▶ SUPPLIED INFORMATION
** start **

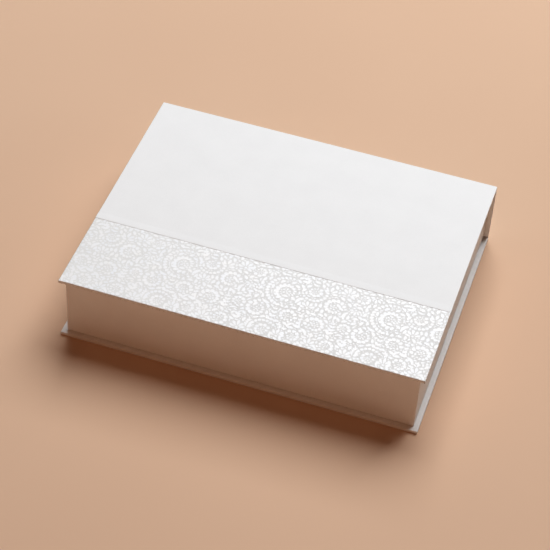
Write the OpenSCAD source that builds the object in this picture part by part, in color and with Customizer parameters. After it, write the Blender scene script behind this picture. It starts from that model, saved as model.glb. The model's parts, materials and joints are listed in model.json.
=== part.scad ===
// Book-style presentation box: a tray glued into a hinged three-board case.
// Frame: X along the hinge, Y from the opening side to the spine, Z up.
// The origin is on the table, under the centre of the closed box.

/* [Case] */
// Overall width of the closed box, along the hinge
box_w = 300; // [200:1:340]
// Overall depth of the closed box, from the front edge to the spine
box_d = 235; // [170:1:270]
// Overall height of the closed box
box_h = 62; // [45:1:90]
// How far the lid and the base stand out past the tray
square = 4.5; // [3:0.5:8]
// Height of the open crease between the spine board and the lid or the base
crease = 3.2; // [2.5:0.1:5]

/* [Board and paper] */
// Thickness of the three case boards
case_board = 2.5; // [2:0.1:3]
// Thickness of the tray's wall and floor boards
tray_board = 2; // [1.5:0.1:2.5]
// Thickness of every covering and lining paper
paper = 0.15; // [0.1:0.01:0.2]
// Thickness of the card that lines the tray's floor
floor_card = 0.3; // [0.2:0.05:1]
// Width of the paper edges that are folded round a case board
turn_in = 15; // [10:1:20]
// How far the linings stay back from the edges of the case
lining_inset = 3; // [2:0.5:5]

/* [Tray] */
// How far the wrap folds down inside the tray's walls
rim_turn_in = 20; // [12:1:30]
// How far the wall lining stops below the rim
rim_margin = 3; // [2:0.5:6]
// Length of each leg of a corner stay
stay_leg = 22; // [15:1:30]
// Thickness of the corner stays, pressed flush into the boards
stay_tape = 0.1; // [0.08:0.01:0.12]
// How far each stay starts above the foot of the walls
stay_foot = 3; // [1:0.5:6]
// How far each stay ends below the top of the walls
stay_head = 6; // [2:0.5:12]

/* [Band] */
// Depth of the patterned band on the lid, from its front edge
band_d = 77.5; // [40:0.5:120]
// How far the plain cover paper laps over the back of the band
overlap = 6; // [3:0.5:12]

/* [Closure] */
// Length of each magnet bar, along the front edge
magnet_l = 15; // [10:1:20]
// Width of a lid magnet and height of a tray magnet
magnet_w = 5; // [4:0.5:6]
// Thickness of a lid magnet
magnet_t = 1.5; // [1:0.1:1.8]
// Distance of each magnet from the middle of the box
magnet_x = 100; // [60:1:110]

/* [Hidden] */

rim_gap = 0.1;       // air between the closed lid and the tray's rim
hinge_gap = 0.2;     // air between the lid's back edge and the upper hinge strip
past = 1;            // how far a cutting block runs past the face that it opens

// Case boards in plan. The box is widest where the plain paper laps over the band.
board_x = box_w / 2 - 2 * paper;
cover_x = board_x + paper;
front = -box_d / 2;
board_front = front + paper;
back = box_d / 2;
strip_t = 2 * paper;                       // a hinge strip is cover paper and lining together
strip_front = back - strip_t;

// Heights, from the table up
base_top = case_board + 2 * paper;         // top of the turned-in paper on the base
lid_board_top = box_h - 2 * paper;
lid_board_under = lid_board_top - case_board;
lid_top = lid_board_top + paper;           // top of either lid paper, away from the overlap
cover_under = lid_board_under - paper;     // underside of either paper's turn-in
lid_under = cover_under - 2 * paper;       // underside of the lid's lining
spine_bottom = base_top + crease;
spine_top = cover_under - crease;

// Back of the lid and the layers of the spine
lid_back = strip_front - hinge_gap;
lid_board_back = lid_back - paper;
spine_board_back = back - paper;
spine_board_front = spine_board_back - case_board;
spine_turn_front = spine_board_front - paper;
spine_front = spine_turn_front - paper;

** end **

▶ EXERCISE DIRECTIONS
Copy exactly the lines that run from the first line of the data to the line containing "lining_inset = 3; // [2:0.5:5]", please, with both ends included and nothing else.

▶ RESULT BELOW
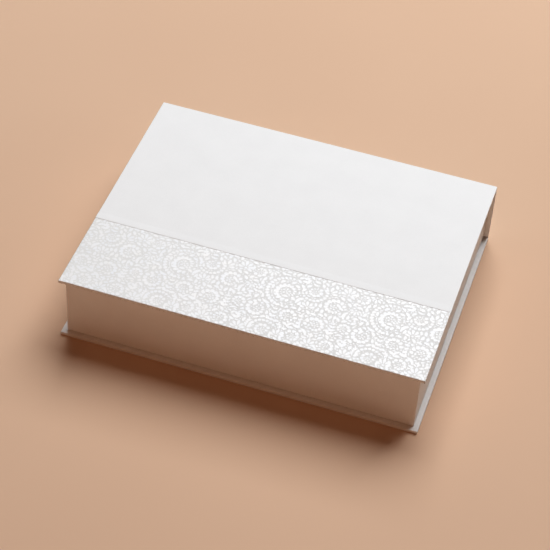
Write the OpenSCAD source that builds the object in this picture part by part, in color and with Customizer parameters. After it, write the Blender scene script behind this picture. It starts from that model, saved as model.glb. The model's parts, materials and joints are listed in model.json.
=== part.scad ===
// Book-style presentation box: a tray glued into a hinged three-board case.
// Frame: X along the hinge, Y from the opening side to the spine, Z up.
// The origin is on the table, under the centre of the closed box.

/* [Case] */
// Overall width of the closed box, along the hinge
box_w = 300; // [200:1:340]
// Overall depth of the closed box, from the front edge to the spine
box_d = 235; // [170:1:270]
// Overall height of the closed box
box_h = 62; // [45:1:90]
// How far the lid and the base stand out past the tray
square = 4.5; // [3:0.5:8]
// Height of the open crease between the spine board and the lid or the base
crease = 3.2; // [2.5:0.1:5]

/* [Board and paper] */
// Thickness of the three case boards
case_board = 2.5; // [2:0.1:3]
// Thickness of the tray's wall and floor boards
tray_board = 2; // [1.5:0.1:2.5]
// Thickness of every covering and lining paper
paper = 0.15; // [0.1:0.01:0.2]
// Thickness of the card that lines the tray's floor
floor_card = 0.3; // [0.2:0.05:1]
// Width of the paper edges that are folded round a case board
turn_in = 15; // [10:1:20]
// How far the linings stay back from the edges of the case
lining_inset = 3; // [2:0.5:5]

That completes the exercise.